The Masai Mara

Posted on November 25, 2011


After deciding to suck up the cost and embark on the quintessential, must-do aspect of Kenyan tourism – the Masai Mara – eleven of us piled into two safari vans last Friday morning to start what would certainly wind up being an interesting weekend.

After making the journey out to the Mara, via the town of Narok, we were deposited at our campsite for a quick lunch. This was rudimentary, but the tents were large and spacious, coming complete with bathroom. Masai security guards strolled around and chatted amicably, and we headed out on the first part of our safri optimistic that we would see all of the Big Five. We almost did it within that first afternoon, with our slightly-crazed driver finding lions and cheetahs for us within the first hour. It was fascinating to observe these animals from close-up, but also slightly bizarre to witness a pride of lions take their afternoon nap observed by a cartel of safari vans.
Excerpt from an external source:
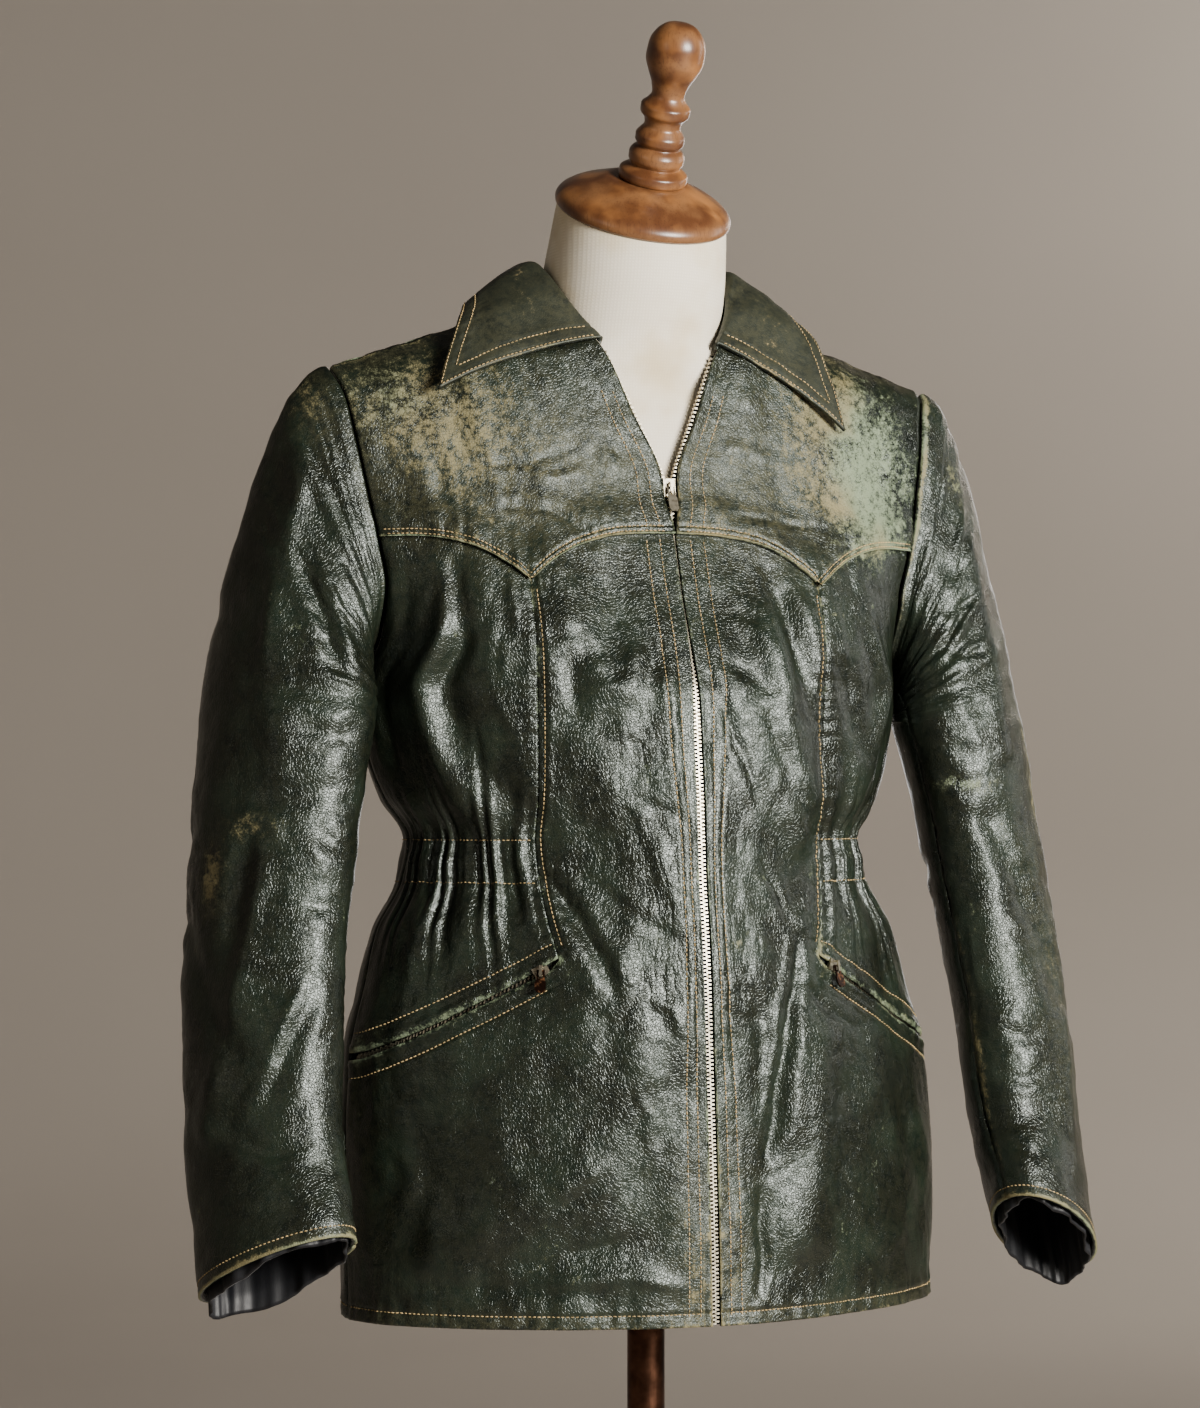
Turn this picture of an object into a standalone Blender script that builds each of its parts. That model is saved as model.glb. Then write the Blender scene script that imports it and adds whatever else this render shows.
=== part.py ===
"""Leather jacket with scalloped front yokes, drawn-in waist and slanted zip pockets, on a limbless dress form.

Metres, +Z up. The front faces -Y and the wearer's left is +X. The origin is on the floor under the pole.
Every cloth panel is a wall cut from one of two smooth shapes: the body, front and back, and the sleeve.
A body row is a cubic Bezier from the centre or zip edge round to the side seam or armhole.
"""

import math

import bmesh
import bpy
import numpy as np

MM = 0.001

# ---------------------------------------------------------------- driving sizes, in mm
LEATHER = 1.8            # wall of the leather
SEAM_GAP = 0.3           # between two sewn pieces
LAP = 8.0                # the yoke lies this far over the panels below it
LAP_RISE = 2.6           # and this far out from them
HEM = 705.0
UNDERARM = 1100.0
SHOULDER = 1350.0        # row name of the shoulder seam
NECK_CORNER = 1320.0     # row name of the front end of the neckline
NECK_BACK = 1328.0       # row name of the centre back of the neckline
WAIST_LOW, WAIST_HIGH = 981.0, 1008.0   # the two rows of elastic
QUARTER_GIRTH = 235.0    # mean run of a row from centre to side
POCKET_GAP = 4.4         # opening in which the pocket zip shows
YOKE_POINT_X, YOKE_POINT_Z = 100.0, 1170.0
YOKE_CENTRE_RISE, YOKE_SIDE_RISE = 33.5, 31.0
YOKE_SIDE_RUN = 75.0
POCKET_X, POCKET_Z = 90.0, 932.0
POCKET_END_X, POCKET_END_Z = 200.0, 871.0

# Front rows: the zip edge (x, y, z), the side seam or armhole (x, y, z), the handles of the curve as shares
# of the run, and the angle from +X at which the row reaches its outer end.
# Columns of front rows: row, zip_x, zip_y, zip_z, side_x, side_y, side_z, centre_k, side_k, angle.
FRONT_ROWS = np.array([
    (705, 3.0, -107, 705, 204, 12, 705, 0.40, 0.48, 90),
    (800, 3.0, -105, 800, 205, 11, 800, 0.38, 0.48, 90),
    (870, 3.0, -103, 870, 201, 11, 870, 0.34, 0.47, 90),
    (910, 3.0, -102, 910, 191, 14, 910, 0.31, 0.46, 90),
    (950, 3.0, -99, 950, 180, 18, 950, 0.30, 0.46, 90),
    (981, 3.0, -95, 981, 162, 22, 981, 0.34, 0.48, 90),
    (1008, 3.0, -93, 1008, 156, 24, 1008, 0.37, 0.48, 90),
    (1035, 3.0, -91, 1035, 172, 25, 1035, 0.42, 0.50, 90),
    (1062, 3.0, -88, 1062, 182, 27, 1062, 0.47, 0.50, 90),
    (1100, 2.4, -84, 1100, 188, 30, 1100, 0.53, 0.50, 90),
    (1135, 1.0, -73, 1135, 181, 4, 1140, 0.60, 0.42, 66),
    (1165, 0.7, -61, 1165, 181, -9, 1168, 0.62, 0.36, 45),
    (1195, 0.7, -51, 1195, 186, -11, 1195, 0.60, 0.35, 30),
    (1208, 1.0, -47, 1208, 188, -11, 1206, 0.58, 0.35, 27),
    (1225, 4.7, -43, 1225, 191, -10, 1218, 0.56, 0.35, 23),
    (1241, 5.4, -40, 1241, 193, -8, 1230, 0.54, 0.35, 20),
    (1280, 22.0, -33, 1282, 199.5, -3, 1265, 0.50, 0.35, 15),
    (1320, 41.0, -23, 1327, 204, 5, 1292, 0.45, 0.35, 10),
    (1335, 59.0, -2, 1346, 208, 13, 1304, 0.40, 0.35, 5),
    (1350, 69.0, 26, 1360, 210, 22, 1311, 0.35, 0.35, 0),
], float)
# Back rows: the side seam or armhole, then the centre back or neckline.
# Columns of back rows: row, side_x, side_y, side_z, mid_x, mid_y, mid_z, side_k, centre_k, angle.
BACK_ROWS = np.array([
    (705, 204, 12, 705, 0, 136, 705, 0.52, 0.52, 90),
    (800, 205, 11, 800, 0, 134, 800, 0.52, 0.52, 90),
    (870, 201, 11, 870, 0, 131, 870, 0.52, 0.52, 90),
    (910, 191, 14, 910, 0, 127, 910, 0.52, 0.52, 90),
    (950, 180, 18, 950, 0, 119, 950, 0.52, 0.52, 90),
    (981, 162, 22, 981, 0, 111, 981, 0.52, 0.52, 90),
    (1008, 156, 24, 1008, 0, 108, 1008, 0.52, 0.52, 90),
    (1035, 172, 25, 1035, 0, 111, 1035, 0.52, 0.52, 90),
    (1062, 182, 27, 1062, 0, 114, 1062, 0.52, 0.54, 90),
    (1100, 188, 30, 1100, 0, 118, 1100, 0.50, 0.58, 90),
    (1135, 183, 58, 1140, 0, 120, 1140, 0.42, 0.60, 120),
    (1165, 184, 71, 1168, 0, 121, 1170, 0.36, 0.60, 138),
    (1195, 188, 76, 1195, 0, 121, 1200, 0.34, 0.60, 150),
    (1241, 194, 71, 1232, 0, 119, 1246, 0.34, 0.56, 160),
    (1280, 201, 59, 1266, 0, 115, 1290, 0.34, 0.50, 165),
    (1320, 206, 43, 1293, 0, 106, 1338, 0.34, 0.45, 170),
    (1328, 207.3, 38, 1298, 0, 99, 1350, 0.34, 0.42, 172),
    (1334, 208.3, 34, 1302, 26, 94, 1351.5, 0.34, 0.38, 174),
    (1339, 209.0, 30, 1305, 48, 78, 1354, 0.34, 0.35, 176),
    (1345, 209.6, 26, 1308.5, 63, 54, 1357.5, 0.34, 0.34, 178),
    (1350, 210, 22, 1311, 69, 26, 1360, 0.35, 0.35, 180),
], float)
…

Buffalos, hippos and elephants were also spotted, while those with good eyesight could just about make out a pair of rhinos sitting high on a hilltop. The scenery of the Mara really is breathtaking, it is just a shame that there are so many other tourists there to obstruct the view.

After having the obligatory party at the campsite that night, we were off again early the next morning for the next part of the safari. Again we saw lions and cheetahs, and this time came close to seeing them make a kill before they inexplicably gave up. Slightly disappointed by this, my own day was significantly worsened after dislocating my shoulder in the most innocuous of circumstances when the van went over a slight bump. In agony, and with no medical attention for miles around, it seemed my weekend was over. My friends were able to track down some doctors on a safari weekend – I was in and out of consciousness by this point – who unsuccessfully attempted to relocate the shoulder in the field, almost getting eaten by lions in the process. Ferried to a hotel on the edge of the Mara, I was able to take advantage of their “facilities”, which essentially meant being pumped full of painkillers, muscle relaxant and, most importantly, expensive whisky as attempts to fix my shoulder continued. Eventually I was patched up and spared the cost and irritation of having to fly back to Nairobi early. Much thanks to the two doctors who came to my rescue, and my understanding companions on the trip.
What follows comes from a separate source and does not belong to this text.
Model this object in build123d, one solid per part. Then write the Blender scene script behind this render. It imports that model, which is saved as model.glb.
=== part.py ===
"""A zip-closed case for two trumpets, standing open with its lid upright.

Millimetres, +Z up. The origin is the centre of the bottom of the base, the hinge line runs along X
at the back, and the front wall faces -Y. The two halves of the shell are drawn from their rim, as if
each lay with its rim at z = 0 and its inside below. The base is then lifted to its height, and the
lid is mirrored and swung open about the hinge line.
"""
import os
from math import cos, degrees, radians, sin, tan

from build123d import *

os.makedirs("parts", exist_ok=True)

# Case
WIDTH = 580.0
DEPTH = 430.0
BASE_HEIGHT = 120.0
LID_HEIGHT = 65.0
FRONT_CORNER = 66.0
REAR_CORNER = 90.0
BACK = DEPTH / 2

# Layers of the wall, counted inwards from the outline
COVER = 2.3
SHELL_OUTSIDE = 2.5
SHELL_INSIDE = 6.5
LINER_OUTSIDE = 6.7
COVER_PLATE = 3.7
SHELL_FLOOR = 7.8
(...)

Relieved to have been able to rejoin the group, I passed a quiet night at camp before rising at 6am the next day for the final installment of the safari. This time it was all about the hunt for the elusive leopard. Hearing over the radio that one had been found, our driver sped off so we could take a look, overdoing it a little and in fact chasing the leopard off upon his arrival. Sitting for safety in the front of the van, i was able to catch a quick glimpse of the elusive creature before it hurtled into woodland. Others in the van weren’t so lucky. Insult was added to injury by the fact that we became stuck, and had to be towed out by another vehicle that was no doubt slightly irritated that we had chased away the leopard and also contained the doctors, who were probably asking themselves what other ingenious ways I could come up with to ruin their weekend. The rest of the morning passed without much incident, cruising around the massive Mara, admiring the scenery and various wildlife.

Before heading back to Nairobi we made a detour and visited a local Masai village, whose population appeared to make up a dance for us on the spot. We were showed inside their small, smoky mud huts and given a demonstration of how they make fire using a stick and a machete. It was certainly interesting, seeing how these rural people live, but one cannot escape the impression that the majority of their money comes from ripping off tourists – which they did both with an entry fee and then when attempting to sell various onjects – rather than traditional farming. Nevertheless, it was all in good humour and added a new element to a weekend that until then had been primarily about the animals.